The arrival of the latest cosmonaut team - warmly welcomed by four Americans, two Russians and a German crewmate already aboard - came a day after the European Space Agency (ESA) announced it had suspended a joint robotic rover mission to Mars with Russia due to the Ukraine conflict.
The rendezvous with the space station capped a flight of three hours and ten minutes following liftoff of the Soyuz spacecraft from Russia's Baikonur Cosmodrome in Kazakhstan.
"Congratulations on the successful docking", a voice from Russia's mission control said moments later, according to an English translator speaking during a live NASA webcast of the event.
Link-up of the space vehicles took place as the Soyuz and space station flew some 400 km above eastern Kazakhstan, a NASA commentator said.
About two and a half hours later, after the passageway between the station and Soyuz was pressurised, two sets of hatches were opened and the three smiling Soyuz astronauts, dressed in yellow flight suits, floated head-first, one by one, into the ISS.
They were greeted warmly with hugs and handshakes by all seven existing space station occupants who were waiting for them on the other side of the short corridor.
The Soyuz team, just beginning a science mission set to last six and a half months, was led by commander Oleg Artemyev, accompanied spaceflight rookies Denis Matveev and Sergey Korsakov.
They will be replacing three current ISS crew members scheduled to fly back to Earth on 30 March 2022: cosmonauts Pyotr Dubrov and Anton Shkaplerov and US astronaut Mark Vande Hei.
Mark Vande Hei will have logged a NASA record-breaking 355 days in orbit by the time he returns to Kazakhstan aboard a Soyuz capsule with his two cosmonaut colleagues.
Remaining aboard the space station with the newcomers until the next rotation in a couple of months are three NASA astronauts - Tom Marshburn, Raja Chari and Kayla Barron - and German crewmate Matthias Maurer of the ESA.
Those four crew members arrived together in November 2021 aboard a SpaceX Crew Dragon craft launched from NASA's Kennedy Space Center in Florida to begin a six-month stint in orbit.
Launched in 1998, the research platform has been continuously occupied since November 2000 while operated by a US-Russian-led partnership including Canada, Japan and eleven European countries.
According to NASA, Friday's arrival marked the first time a spacecraft docked to the station's newly added Prichal module, a spherical-shaped unit launched to ISS and attached to the outpost's Russian segment in November 2021.
Collaboration tested
The durability of US-Russian collaboration in space is being tested by heightened antagonism between the two former Cold War adversaries over Russia's three-week-old invasion of Ukraine.
As part of US economic sanctions against Russian President Vladimir Putin's government last month, US President Joe Biden ordered high-tech export restrictions against Moscow that he said were designed to "degrade" Russia's aerospace industry, including its space programme.

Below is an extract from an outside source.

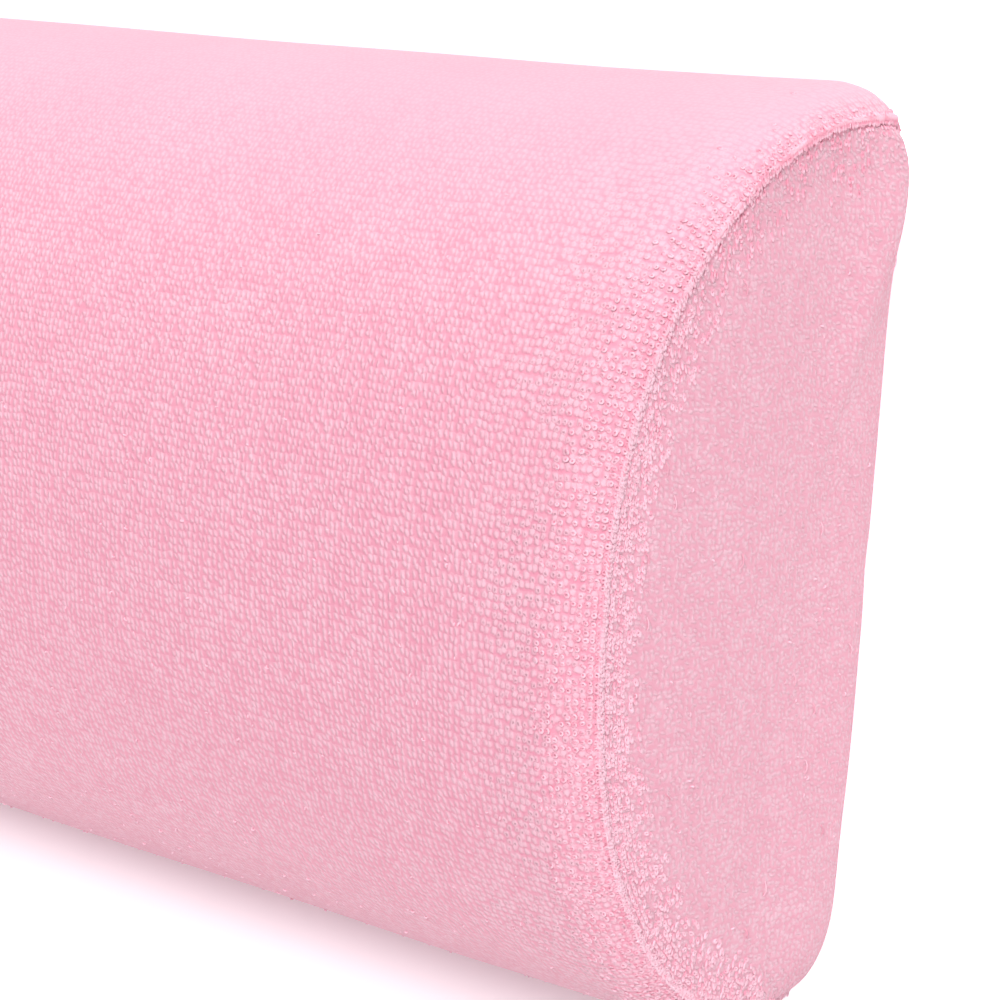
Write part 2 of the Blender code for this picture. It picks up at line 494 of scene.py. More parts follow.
class Finish:
    def __init__(self, name):
        self.material = bpy.data.materials.new(name)
        self.material.use_nodes = True
        self.tree = self.material.node_tree
        self.shader = self.tree.nodes["Principled BSDF"]

    # A node by its type, its settings, and the values or wires of its sockets, by name or number.
    def node(self, kind, settings, sockets):
        made = self.tree.nodes.new("ShaderNode" + kind)
        for key, value in settings.items():
            setattr(made, key, value)
        inputs = [slot for slot in made.inputs if slot.enabled]
        named = {slot.name: slot for slot in reversed(inputs)}
        for key, value in sockets.items():
            Wire.plug(inputs[key] if isinstance(key, int) else named[key], value)
        return {slot.name: Wire(slot) for slot in made.outputs if slot.enabled}

    def noise(self, place, size, detail=2.0):
        made = self.node("TexNoise", {}, {"Vector": place, "Scale": 1 / size, "Detail": detail})
        return made["Fac"]

    def split(self, vector):
        parts = self.node("SeparateXYZ", {}, {0: vector})
        return parts["X"], parts["Y"], parts["Z"]

    def join(self, x, y, z=0.0):
        return self.node("CombineXYZ", {}, {0: x, 1: y, 2: z})["Vector"]

    def ramp(self, value, low, high):
        settings = {"interpolation_type": "SMOOTHSTEP"}
        return self.node("MapRange", settings, {"Value": value, "From Min": low, "From Max": high})["Result"]

    def blend(self, share, first, second):
        kind = {"data_type": "RGBA"}
        return self.node("Mix", kind, {"Factor": share, "A": first, "B": second})["Result"]

    def set(self, **values):
        for name, value in values.items():
            Wire.plug(self.shader.inputs[name.replace("_", " ")], value)

    def bump(self, height, distance, strength=1.0):
        made = self.node("Bump", {}, {"Height": height, "Distance": distance, "Strength": strength})
        self.set(Normal=made["Normal"])


def colour(red, green, blue):
    return (red, green, blue, 1.0)


# The pile: what a loop looks like, in cells of one loop along the row and one row across.
pile = {
    # head and gap are the ends of each loop's painted light and shade, from a lit middle to the shade
    # between loops, and top is the lit top of a loose loop; gap and head are also the random deep and pale
    # tones of thread and yarn.
    "head": colour(0.97, 0.575, 0.685),
    "top": colour(0.98, 0.62, 0.73),
    "gap": colour(0.87, 0.35, 0.47),
    # deep is painted shade in the gaps between rows.
    "deep": colour(0.88, 0.27, 0.41),
    # hole is painted shade in the hole of a round loop.
    "hole": colour(0.50, 0.20, 0.27),
    "seam": colour(0.86, 0.25, 0.36),
    # painted shade for the end panels, which take less light than the wrap
    "endShade": colour(0.62, 0.45, 0.52),
    "roughness": 0.95,
    "sheen": 0.26,
    "sheenRoughness": 0.5,
    "specular": 0.15,
    "height": 0.13 * mm,
    "frizzScale": 2.2,
    "wave": 0.35,  # waves in the rows, as a share of the drift along them
    "waveSize": 0.7,
    "mottleSize": 2.6 * mm,
    "patchSize": 9 * mm,
    "wideSize": 26 * mm,
    "rowGapSize": 3.4 * mm,
    # rowShade sets the painted shade between rows:
    "rowShade": (0.1, 0.25),  # how deep the gaps between rows are, and how much deeper beside round loops
    # holeShade is how dark the painted shade in a loop's hole is.
    "holeShade": 0.7,
    "wideShade": 0.12,
    "seamShade": 0.5,
}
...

Dmitry Rogozin, director-general of Russian space agency Roscosmos, then lashed out in a series of Twitter posts suggesting the US sanctions could "destroy" ISS teamwork and lead to the space station falling out of orbit.
A week later, Mr Rogozin announced that Russia would stop supplying or servicing Russian-made rocket engines used by two US aerospace NASA suppliers, suggesting US astronauts could use "broomsticks" to get to orbit.
At about the same time, Russia said it ceased joint ISS research with Germany and forced the cancellation of a British satellite launch from Baikonur.
The Roscosmos chief also said last month that Russia was suspending its cooperation with European launch operations at the European Spaceport in French Guiana.
On Thursday 17 March 2022, the ESA announced that it would be impossible to continue cooperating with Russia on the ExoMars mission, which had called for a Russian rocket to launch a European-made rover to Mars later this year. Dmitry Rogozin responded by saying Russia would start work on its own Mars mission.
The space station was born in part from a foreign policy initiative to improve American-Russian relations following the collapse of the Soviet Union and the Cold War hostility that spurred the original US-Soviet space race.
Dmitry Rogozin's recent actions have prompted some in the US space industry to rethink the NASA-Roscosmos partnership. NASA officials have said that US and Russian ISS crew members, while aware of events on Earth, were still working together professionally and that geopolitical tensions had not infected the space station.